- Created by: ABS-CBN Corporation
- Developed by: ABS-CBN Sports
- Starring: Marielle Benitez Atom Araullo Aly Borromeo
- Country of origin: Philippines
- No. of episodes: 16

Production
- Running time: 30 minutes

Original release
- Network: Balls Channel
- Release: February 22 – June 7, 2014

= Road to Rio (TV program) =

30-minute football show of ABS-CBN

Road to Rio was a 30-minute football show of ABS-CBN. It served as the primer show for the upcoming 2014 FIFA World Cup in Brazil. It was hosted by Marielle Benitez and Alexander Borromeo, members of the Philippine National Football Team for Men and Women and Atom Araullo.

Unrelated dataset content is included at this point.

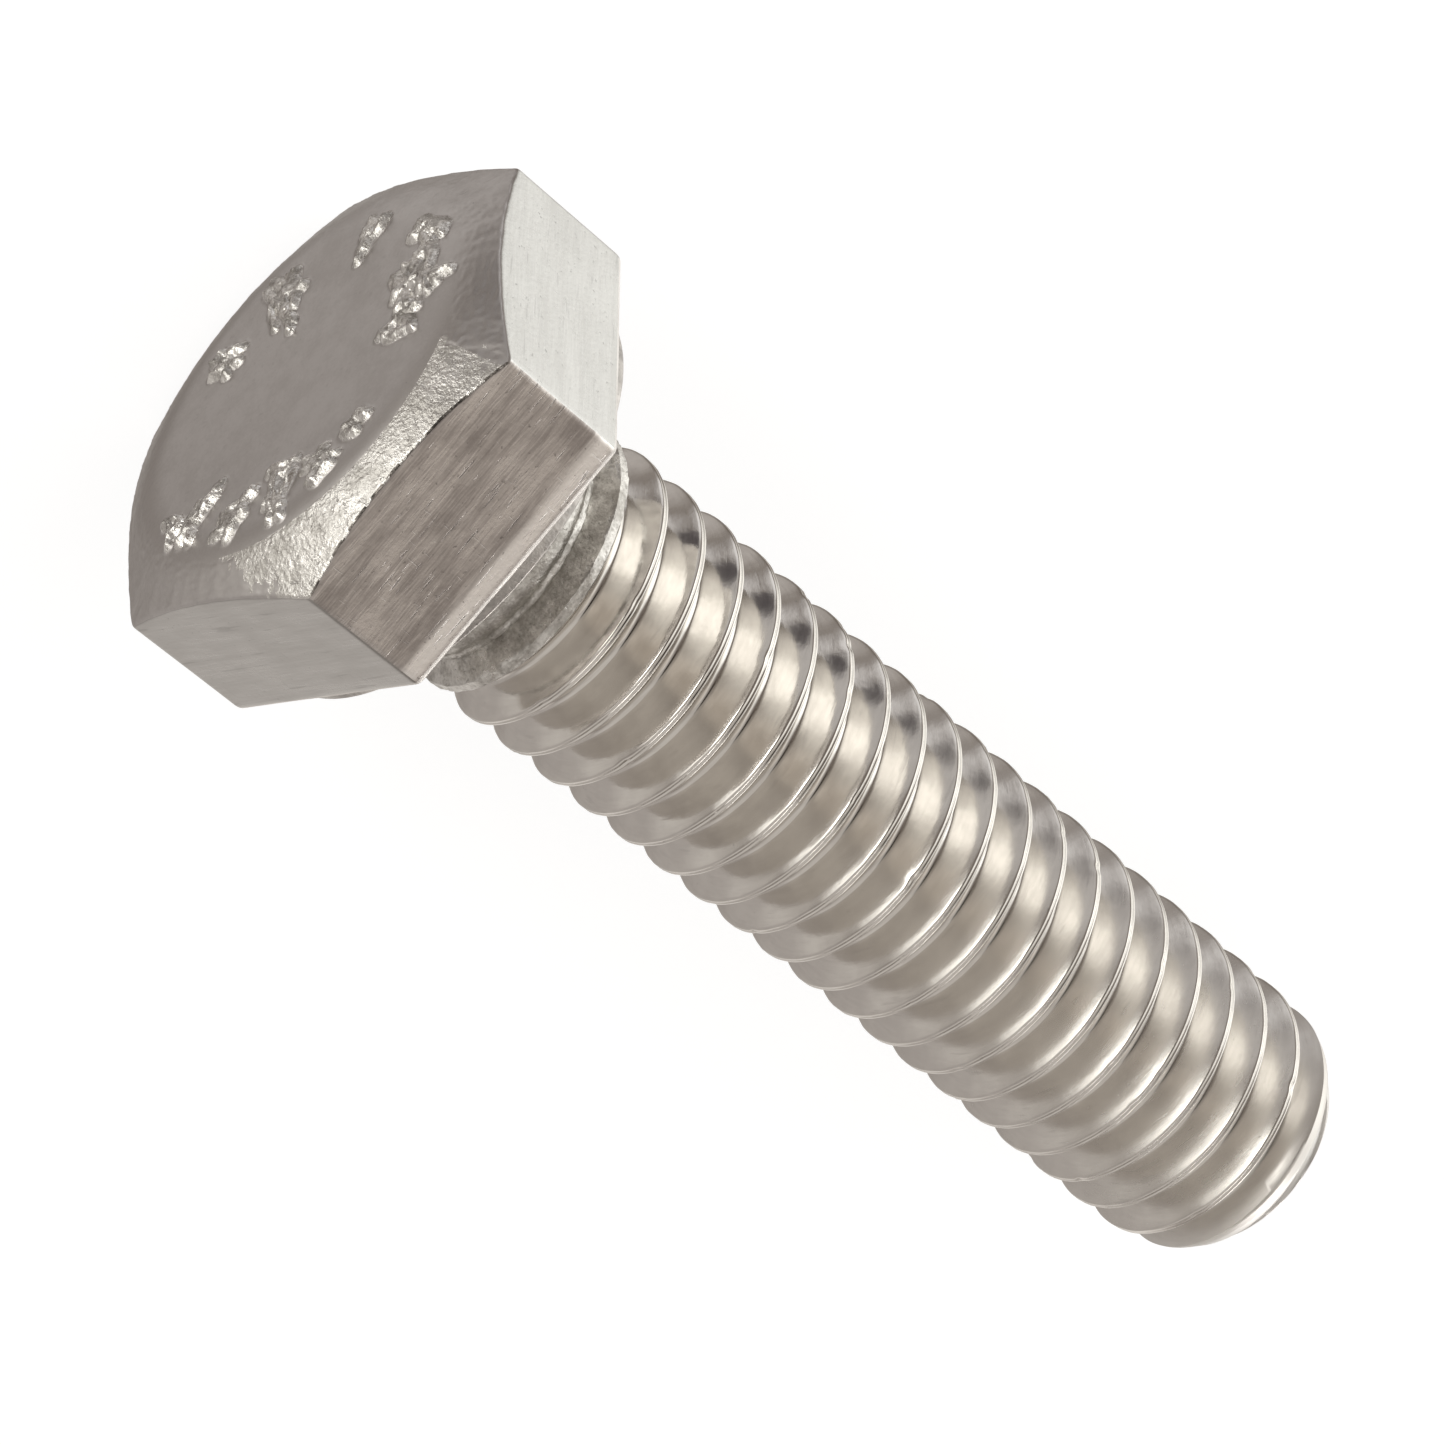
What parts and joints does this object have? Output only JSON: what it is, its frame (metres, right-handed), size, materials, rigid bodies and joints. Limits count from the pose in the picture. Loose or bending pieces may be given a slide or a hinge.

It originally aired every Saturdays on Balls Channel with episodes rebroadcast on Sundays on ABS-CBN Sports and Action. Its final episode aired on June 7, 2014, 6 days before the 2014 FIFA World Cup opening day. The network served as the licensed TV broadcasters of the FIFA World Cup in the Philippines.

==Guests==
- Darren Hartmann
- Armand Del Rosario
- Paulo Buendia

==Background==
Road to Rio discussed viewers through a history lesson of football’s biggest stage, including notable players and their significant matches and moments.

Benitez, Borromeo and Araullo will give news and updates on the 32 teams that qualified to this year’s World Cup, their rosters, and the match-ups. They will also discuss the basic rules of football and the officials in charge of enforcing those rules on the field.